■ **Given problem**
In the listing that follows, locate the line containing "doc.recompute()" and the line containing "points = [vertex.co". Retype exactly those two lines and every line between them, and nothing more.

■ **Material to process**
________

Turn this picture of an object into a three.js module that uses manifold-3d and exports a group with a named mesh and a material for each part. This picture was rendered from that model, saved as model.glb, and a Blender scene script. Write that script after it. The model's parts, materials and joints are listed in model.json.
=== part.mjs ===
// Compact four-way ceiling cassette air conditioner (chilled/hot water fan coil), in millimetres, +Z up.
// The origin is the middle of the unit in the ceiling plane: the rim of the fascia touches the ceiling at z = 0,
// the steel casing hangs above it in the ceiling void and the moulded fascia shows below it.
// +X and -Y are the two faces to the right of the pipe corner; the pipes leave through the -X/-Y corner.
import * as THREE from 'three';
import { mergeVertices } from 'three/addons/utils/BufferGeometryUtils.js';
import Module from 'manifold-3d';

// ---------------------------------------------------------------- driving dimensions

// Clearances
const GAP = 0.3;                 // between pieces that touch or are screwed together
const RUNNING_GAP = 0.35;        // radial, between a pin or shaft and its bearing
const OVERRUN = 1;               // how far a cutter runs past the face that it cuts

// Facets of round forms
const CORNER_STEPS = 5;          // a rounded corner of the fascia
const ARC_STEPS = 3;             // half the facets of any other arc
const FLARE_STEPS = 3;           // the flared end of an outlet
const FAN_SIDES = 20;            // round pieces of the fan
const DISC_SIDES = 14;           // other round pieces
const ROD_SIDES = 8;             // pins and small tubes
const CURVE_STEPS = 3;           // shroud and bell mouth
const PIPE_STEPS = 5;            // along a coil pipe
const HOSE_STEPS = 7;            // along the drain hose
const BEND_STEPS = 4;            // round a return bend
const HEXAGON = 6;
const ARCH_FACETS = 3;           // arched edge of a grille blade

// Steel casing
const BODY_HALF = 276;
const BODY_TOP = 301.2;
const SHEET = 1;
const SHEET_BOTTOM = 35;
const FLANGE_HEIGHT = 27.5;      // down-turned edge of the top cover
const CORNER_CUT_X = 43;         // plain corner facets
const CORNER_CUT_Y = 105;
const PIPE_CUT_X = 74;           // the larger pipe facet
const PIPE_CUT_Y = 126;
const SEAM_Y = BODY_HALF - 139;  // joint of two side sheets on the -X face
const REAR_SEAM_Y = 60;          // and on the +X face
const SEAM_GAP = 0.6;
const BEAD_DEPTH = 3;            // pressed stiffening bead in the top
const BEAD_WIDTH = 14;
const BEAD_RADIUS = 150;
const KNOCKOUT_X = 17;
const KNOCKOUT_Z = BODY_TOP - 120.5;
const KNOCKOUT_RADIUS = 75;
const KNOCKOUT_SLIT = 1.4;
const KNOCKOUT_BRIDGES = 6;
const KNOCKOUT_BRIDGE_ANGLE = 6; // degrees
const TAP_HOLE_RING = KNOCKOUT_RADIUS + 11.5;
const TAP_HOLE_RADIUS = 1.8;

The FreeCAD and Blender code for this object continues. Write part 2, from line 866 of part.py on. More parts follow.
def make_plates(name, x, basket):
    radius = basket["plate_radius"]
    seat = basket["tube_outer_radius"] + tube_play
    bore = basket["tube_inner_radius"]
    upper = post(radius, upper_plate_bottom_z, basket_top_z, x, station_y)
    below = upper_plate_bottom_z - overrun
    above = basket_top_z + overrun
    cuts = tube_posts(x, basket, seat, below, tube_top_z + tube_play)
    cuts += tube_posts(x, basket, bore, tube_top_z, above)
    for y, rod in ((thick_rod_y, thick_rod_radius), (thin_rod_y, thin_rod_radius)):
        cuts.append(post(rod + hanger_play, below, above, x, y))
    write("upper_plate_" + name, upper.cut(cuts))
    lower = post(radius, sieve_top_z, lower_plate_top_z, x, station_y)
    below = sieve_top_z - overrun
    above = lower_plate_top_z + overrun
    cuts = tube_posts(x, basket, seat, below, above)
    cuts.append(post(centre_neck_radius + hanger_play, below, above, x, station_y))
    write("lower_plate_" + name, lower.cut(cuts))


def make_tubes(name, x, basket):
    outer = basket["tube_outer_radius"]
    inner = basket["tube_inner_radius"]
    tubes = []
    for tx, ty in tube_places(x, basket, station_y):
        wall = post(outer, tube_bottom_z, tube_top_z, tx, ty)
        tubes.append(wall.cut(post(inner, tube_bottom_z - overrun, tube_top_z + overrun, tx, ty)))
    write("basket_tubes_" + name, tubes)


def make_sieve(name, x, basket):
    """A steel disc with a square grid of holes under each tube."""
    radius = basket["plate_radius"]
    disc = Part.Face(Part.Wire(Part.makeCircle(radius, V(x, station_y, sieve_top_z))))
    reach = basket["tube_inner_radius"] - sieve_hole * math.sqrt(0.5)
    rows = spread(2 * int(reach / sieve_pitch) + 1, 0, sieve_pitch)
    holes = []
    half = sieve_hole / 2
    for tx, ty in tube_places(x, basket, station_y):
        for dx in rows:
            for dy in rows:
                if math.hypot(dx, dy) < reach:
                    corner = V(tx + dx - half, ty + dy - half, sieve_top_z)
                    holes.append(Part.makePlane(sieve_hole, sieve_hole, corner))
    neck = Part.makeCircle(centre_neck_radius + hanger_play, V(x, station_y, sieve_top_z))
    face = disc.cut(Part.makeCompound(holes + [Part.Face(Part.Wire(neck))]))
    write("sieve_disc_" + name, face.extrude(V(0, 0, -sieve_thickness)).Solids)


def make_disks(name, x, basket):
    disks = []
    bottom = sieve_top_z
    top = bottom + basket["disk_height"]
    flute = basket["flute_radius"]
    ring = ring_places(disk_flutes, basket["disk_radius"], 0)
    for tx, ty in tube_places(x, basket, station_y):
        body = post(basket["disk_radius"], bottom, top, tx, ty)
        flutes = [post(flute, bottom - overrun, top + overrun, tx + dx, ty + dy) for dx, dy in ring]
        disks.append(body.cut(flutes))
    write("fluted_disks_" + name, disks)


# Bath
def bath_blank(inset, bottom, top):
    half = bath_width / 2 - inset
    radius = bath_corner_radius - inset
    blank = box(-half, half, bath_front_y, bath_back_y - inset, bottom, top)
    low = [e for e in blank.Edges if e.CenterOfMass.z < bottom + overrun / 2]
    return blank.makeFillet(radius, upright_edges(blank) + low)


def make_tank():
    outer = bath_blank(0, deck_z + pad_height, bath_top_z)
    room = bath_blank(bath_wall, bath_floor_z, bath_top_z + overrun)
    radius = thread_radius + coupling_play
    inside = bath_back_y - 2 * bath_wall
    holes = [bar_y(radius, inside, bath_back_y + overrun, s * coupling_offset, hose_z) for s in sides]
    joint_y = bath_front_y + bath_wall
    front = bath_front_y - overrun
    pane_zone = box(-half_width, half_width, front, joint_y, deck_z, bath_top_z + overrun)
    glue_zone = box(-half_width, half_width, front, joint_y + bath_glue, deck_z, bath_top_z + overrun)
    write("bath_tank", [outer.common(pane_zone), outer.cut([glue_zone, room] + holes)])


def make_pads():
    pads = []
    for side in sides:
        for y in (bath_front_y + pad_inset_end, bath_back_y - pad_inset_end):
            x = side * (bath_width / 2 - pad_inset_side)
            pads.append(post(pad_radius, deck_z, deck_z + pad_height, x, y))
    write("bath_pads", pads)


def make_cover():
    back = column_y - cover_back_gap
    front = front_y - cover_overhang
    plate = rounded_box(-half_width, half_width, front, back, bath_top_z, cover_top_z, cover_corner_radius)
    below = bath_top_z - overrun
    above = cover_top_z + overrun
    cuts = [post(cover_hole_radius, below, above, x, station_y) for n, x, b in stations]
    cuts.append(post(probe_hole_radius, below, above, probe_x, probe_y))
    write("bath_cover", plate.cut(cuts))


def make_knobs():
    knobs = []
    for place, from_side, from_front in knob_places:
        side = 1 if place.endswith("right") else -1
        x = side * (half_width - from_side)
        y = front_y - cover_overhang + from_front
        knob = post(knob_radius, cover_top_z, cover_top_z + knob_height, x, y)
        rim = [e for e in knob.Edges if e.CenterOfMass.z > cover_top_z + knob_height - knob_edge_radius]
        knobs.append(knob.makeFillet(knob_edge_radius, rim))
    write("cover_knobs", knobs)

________

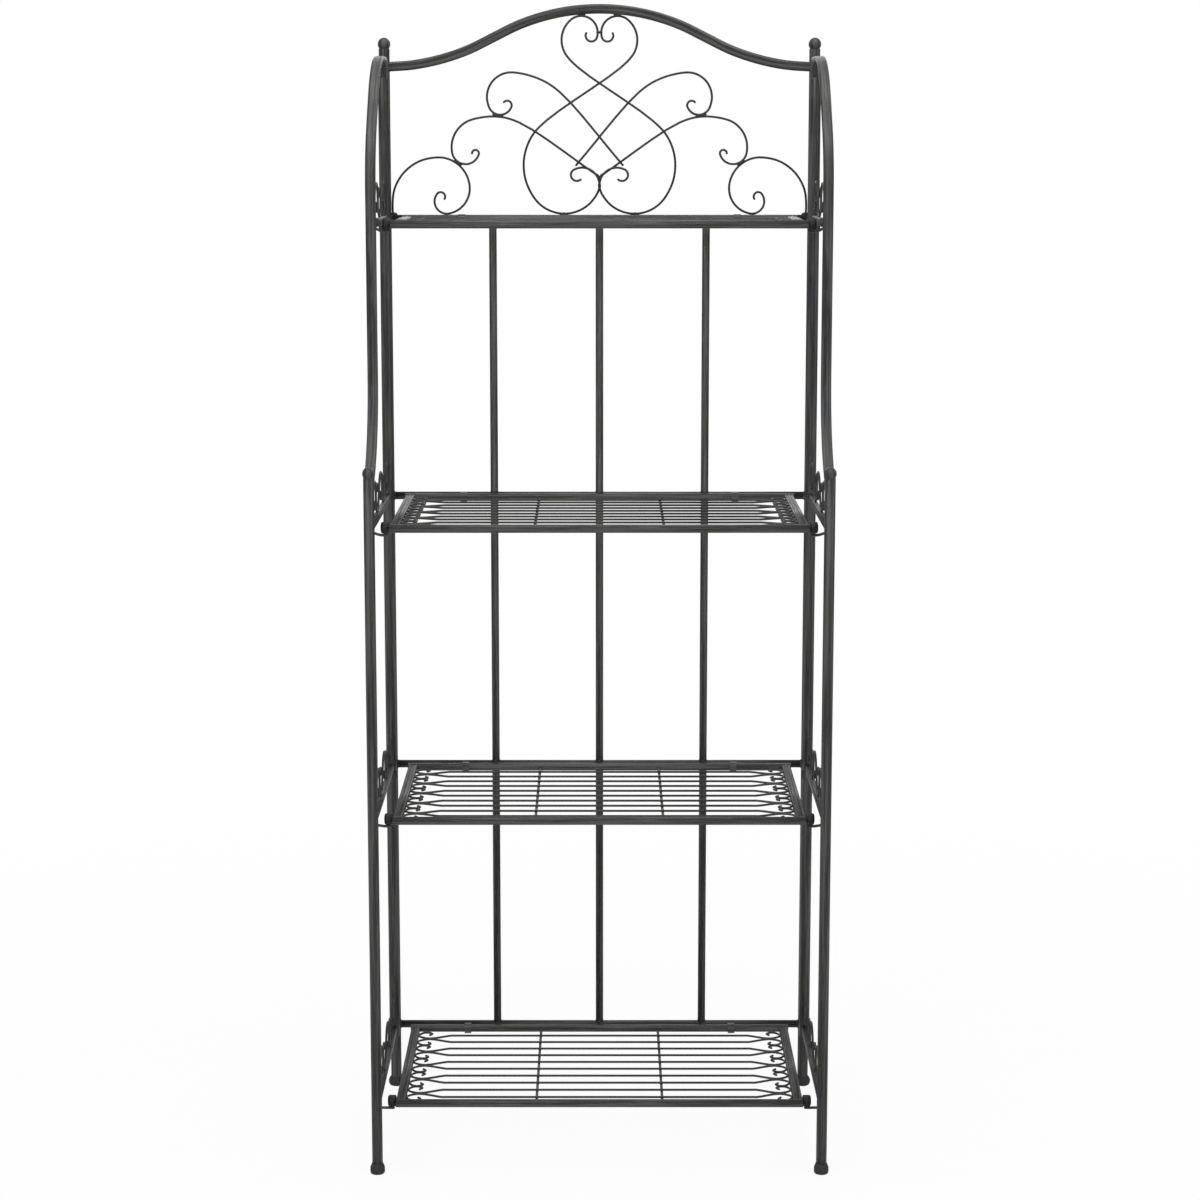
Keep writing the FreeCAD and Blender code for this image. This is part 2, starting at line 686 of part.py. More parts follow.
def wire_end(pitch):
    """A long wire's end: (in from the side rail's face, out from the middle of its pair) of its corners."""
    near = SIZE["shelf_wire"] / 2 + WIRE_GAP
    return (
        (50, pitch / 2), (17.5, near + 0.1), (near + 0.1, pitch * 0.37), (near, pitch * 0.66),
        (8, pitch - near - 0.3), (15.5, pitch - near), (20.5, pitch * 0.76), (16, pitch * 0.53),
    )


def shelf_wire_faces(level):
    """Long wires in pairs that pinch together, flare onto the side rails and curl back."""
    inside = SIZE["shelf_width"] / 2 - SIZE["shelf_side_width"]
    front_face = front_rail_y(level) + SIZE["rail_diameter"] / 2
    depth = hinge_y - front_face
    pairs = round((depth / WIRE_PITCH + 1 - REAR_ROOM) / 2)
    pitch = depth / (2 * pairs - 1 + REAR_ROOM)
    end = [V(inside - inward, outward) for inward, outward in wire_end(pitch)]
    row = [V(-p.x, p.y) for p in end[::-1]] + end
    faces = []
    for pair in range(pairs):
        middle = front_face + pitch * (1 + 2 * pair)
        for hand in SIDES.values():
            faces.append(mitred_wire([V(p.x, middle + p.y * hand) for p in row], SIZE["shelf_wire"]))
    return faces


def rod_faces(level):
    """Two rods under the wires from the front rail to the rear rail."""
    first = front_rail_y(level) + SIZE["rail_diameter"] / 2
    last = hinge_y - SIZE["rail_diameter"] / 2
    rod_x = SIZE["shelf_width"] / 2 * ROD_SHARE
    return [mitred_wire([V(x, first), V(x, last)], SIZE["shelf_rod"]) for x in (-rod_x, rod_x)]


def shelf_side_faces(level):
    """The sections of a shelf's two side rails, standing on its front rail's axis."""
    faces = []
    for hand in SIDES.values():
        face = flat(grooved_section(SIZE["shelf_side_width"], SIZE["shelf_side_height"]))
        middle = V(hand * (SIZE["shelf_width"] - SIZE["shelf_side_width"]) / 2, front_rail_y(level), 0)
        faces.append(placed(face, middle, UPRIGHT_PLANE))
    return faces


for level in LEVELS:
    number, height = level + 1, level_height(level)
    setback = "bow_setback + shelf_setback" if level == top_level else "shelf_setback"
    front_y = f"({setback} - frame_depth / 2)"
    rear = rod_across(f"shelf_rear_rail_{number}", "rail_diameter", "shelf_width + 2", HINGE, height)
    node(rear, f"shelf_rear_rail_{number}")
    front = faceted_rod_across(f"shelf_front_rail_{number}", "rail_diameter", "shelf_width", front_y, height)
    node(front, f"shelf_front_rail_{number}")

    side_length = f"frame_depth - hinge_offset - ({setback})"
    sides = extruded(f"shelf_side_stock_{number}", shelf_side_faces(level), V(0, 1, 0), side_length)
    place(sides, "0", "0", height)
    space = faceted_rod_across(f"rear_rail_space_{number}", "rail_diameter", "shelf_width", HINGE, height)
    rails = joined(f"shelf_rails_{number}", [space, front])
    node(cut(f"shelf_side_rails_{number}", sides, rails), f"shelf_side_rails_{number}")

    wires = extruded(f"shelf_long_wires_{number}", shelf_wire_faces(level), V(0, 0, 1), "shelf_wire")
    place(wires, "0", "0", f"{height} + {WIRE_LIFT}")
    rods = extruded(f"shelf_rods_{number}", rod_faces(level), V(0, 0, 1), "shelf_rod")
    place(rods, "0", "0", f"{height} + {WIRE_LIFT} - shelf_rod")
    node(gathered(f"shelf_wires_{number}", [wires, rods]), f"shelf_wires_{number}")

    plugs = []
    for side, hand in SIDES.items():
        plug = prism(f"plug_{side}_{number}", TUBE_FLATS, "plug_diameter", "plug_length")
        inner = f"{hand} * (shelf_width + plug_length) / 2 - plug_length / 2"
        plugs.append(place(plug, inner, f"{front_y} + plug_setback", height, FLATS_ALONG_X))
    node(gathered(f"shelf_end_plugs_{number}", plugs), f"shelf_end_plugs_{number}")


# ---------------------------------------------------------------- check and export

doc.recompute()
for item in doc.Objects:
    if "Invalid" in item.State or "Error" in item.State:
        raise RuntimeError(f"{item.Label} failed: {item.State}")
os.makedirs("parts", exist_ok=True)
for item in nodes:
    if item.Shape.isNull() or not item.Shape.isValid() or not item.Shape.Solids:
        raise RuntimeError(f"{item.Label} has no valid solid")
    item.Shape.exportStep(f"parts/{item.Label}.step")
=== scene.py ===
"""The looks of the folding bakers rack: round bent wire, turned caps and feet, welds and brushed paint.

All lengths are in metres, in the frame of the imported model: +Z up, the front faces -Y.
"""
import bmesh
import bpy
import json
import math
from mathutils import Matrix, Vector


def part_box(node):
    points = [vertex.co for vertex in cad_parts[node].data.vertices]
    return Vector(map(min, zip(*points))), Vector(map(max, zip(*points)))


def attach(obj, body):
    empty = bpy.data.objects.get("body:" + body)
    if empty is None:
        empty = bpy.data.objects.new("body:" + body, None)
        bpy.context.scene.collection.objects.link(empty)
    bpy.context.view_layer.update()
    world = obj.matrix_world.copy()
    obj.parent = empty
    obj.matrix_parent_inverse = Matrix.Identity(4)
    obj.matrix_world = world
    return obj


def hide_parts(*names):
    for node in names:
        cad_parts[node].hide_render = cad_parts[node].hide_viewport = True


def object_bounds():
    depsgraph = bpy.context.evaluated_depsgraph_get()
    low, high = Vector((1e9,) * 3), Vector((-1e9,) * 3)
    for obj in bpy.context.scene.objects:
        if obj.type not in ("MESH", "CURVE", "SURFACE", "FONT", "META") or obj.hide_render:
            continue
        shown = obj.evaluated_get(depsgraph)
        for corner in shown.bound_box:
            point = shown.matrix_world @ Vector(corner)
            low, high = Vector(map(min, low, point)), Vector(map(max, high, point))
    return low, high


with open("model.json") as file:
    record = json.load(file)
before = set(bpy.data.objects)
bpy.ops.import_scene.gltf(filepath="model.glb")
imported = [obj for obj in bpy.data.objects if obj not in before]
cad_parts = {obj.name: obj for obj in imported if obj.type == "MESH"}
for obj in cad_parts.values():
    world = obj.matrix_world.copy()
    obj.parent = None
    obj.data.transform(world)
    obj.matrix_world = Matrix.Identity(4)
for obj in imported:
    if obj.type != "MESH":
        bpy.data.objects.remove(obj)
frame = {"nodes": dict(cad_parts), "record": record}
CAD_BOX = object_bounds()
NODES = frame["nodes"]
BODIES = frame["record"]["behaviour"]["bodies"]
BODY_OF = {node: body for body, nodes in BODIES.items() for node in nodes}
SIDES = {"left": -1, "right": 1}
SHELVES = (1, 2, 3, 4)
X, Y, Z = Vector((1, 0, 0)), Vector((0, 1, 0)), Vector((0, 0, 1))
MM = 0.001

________

■ **The completed task**
doc.recompute()
for item in doc.Objects:
    if "Invalid" in item.State or "Error" in item.State:
        raise RuntimeError(f"{item.Label} failed: {item.State}")
os.makedirs("parts", exist_ok=True)
for item in nodes:
    if item.Shape.isNull() or not item.Shape.isValid() or not item.Shape.Solids:
        raise RuntimeError(f"{item.Label} has no valid solid")
    item.Shape.exportStep(f"parts/{item.Label}.step")
=== scene.py ===
"""The looks of the folding bakers rack: round bent wire, turned caps and feet, welds and brushed paint.

All lengths are in metres, in the frame of the imported model: +Z up, the front faces -Y.
"""
import bmesh
import bpy
import json
import math
from mathutils import Matrix, Vector


def part_box(node):
    points = [vertex.co for vertex in cad_parts[node].data.vertices]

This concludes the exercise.